- Born: March 14, 1997 (age 29)
- Occupations: Singer; songwriter; pianist;
- Years active: 2014–present
- Website: carlybeth.com

= Carly Beth =

American singer-songwriter

Carly Beth (Chinese: 王韵藍) is an American singer-songwriter from Grand Island, New York. She is known for her piano solos and viral success performing on multiple social media platforms.

==Early life and career==
Beth grew up in Grand Island in western New York. She began taking piano lessons as a child and started to compose piano solos at the age of nine. She continued to receive classical training throughout high school.

At the age of 15, Beth wrote and produced an album of 12 piano solos called Taking Flight, which was released in 2014. Her album was recognized by Jim Brickman, a pianist and songwriter who invited Beth to perform on stage with him after hearing her album.

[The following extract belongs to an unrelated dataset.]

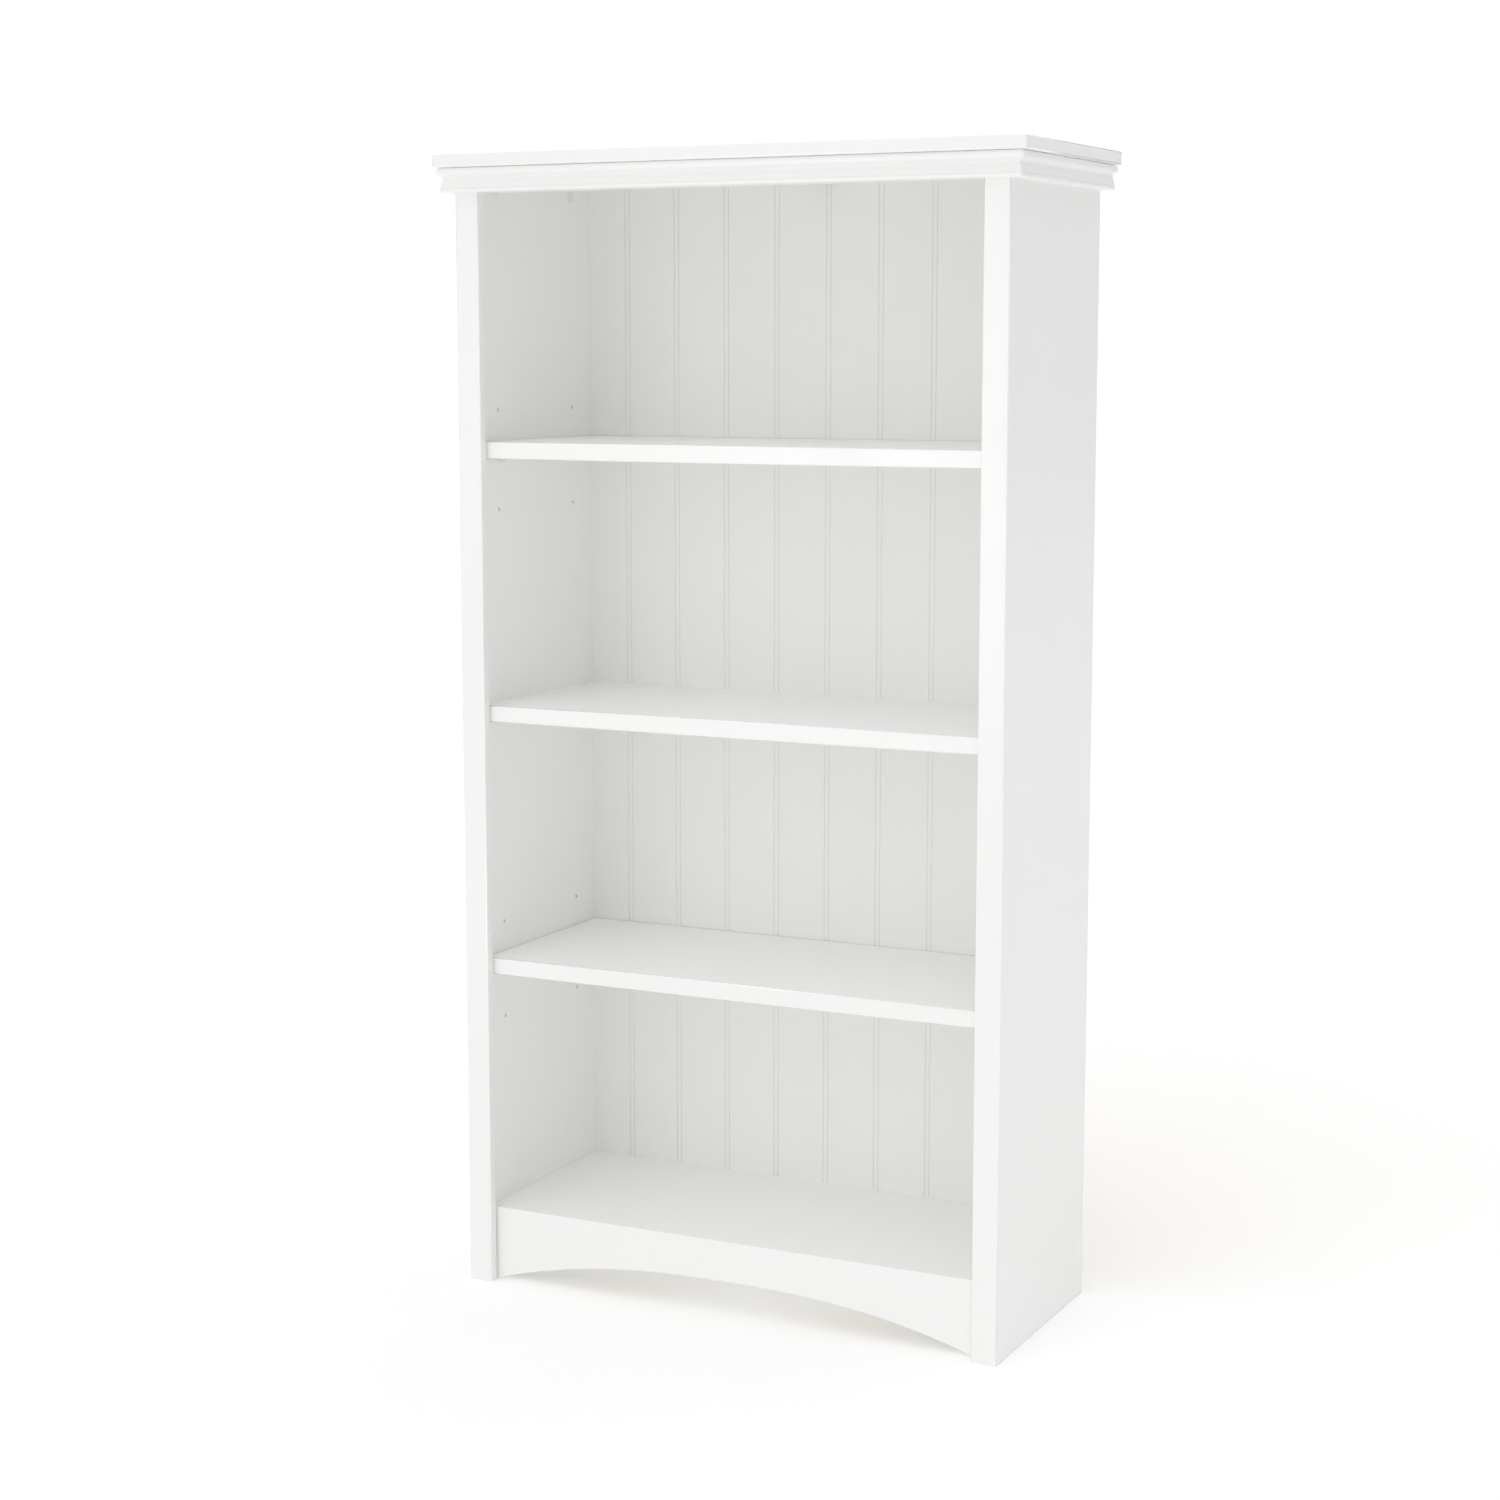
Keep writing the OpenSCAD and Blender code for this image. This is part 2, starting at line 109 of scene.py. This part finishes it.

Although she is classically trained after her first album, Beth started writing pop songs on both the piano and guitar. In 2016 Beth began studying at the University of Westminster in London. She graduated with a Bachelor of Arts in Commercial Music Performance.

==Social media success==
While at college in London, Beth met a Chinese friend who proposed that she perform music on a popular Chinese live streaming app, Yingke (映客). On the app, she sang her original music and covers in both English and Chinese. After nine months, Beth had a following of 45,000 fans on the platform. In 2017, she became one of the top musician broadcasters on the app, regularly having over 110,000 simultaneous viewers on her live-streamed performances.

After her success on Yingke, Beth began posting videos on Facebook, where a video of her playing and singing the Shape of You by Ed Sheeran reached 4.3 million views. After this she began live-streaming on Facebook.

In 2017, Beth began working with Jimmy Bralower, a multiple Grammy award winning musician. With him helping as a producer, she released a single titled Sleepless Lullaby in February 2019.